### Recorded data
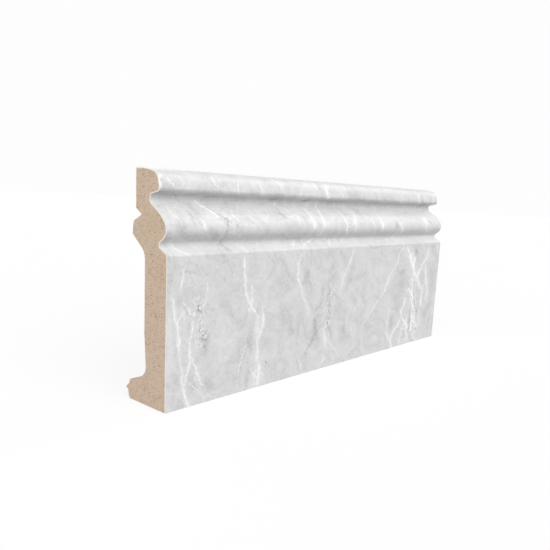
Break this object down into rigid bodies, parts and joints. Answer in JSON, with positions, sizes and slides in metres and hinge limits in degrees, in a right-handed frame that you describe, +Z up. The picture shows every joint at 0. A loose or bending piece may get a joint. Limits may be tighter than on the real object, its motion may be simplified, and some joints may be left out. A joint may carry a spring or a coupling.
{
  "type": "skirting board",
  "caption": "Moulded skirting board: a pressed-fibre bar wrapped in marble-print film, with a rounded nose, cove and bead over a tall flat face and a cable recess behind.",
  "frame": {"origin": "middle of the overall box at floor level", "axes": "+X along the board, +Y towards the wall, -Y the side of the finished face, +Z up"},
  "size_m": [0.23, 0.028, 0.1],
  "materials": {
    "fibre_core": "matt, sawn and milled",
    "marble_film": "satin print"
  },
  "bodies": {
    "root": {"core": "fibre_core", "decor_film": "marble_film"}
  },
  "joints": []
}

### Problem description
Restate every line of the data word for word.

### Response to the task
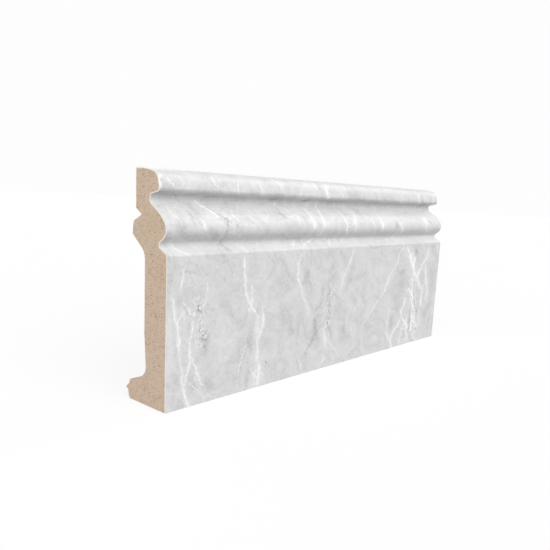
Break this object down into rigid bodies, parts and joints. Answer in JSON, with positions, sizes and slides in metres and hinge limits in degrees, in a right-handed frame that you describe, +Z up. The picture shows every joint at 0. A loose or bending piece may get a joint. Limits may be tighter than on the real object, its motion may be simplified, and some joints may be left out. A joint may carry a spring or a coupling.
{
  "type": "skirting board",
  "caption": "Moulded skirting board: a pressed-fibre bar wrapped in marble-print film, with a rounded nose, cove and bead over a tall flat face and a cable recess behind.",
  "frame": {"origin": "middle of the overall box at floor level", "axes": "+X along the board, +Y towards the wall, -Y the side of the finished face, +Z up"},
  "size_m": [0.23, 0.028, 0.1],
  "materials": {
    "fibre_core": "matt, sawn and milled",
    "marble_film": "satin print"
  },
  "bodies": {
    "root": {"core": "fibre_core", "decor_film": "marble_film"}
  },
  "joints": []
}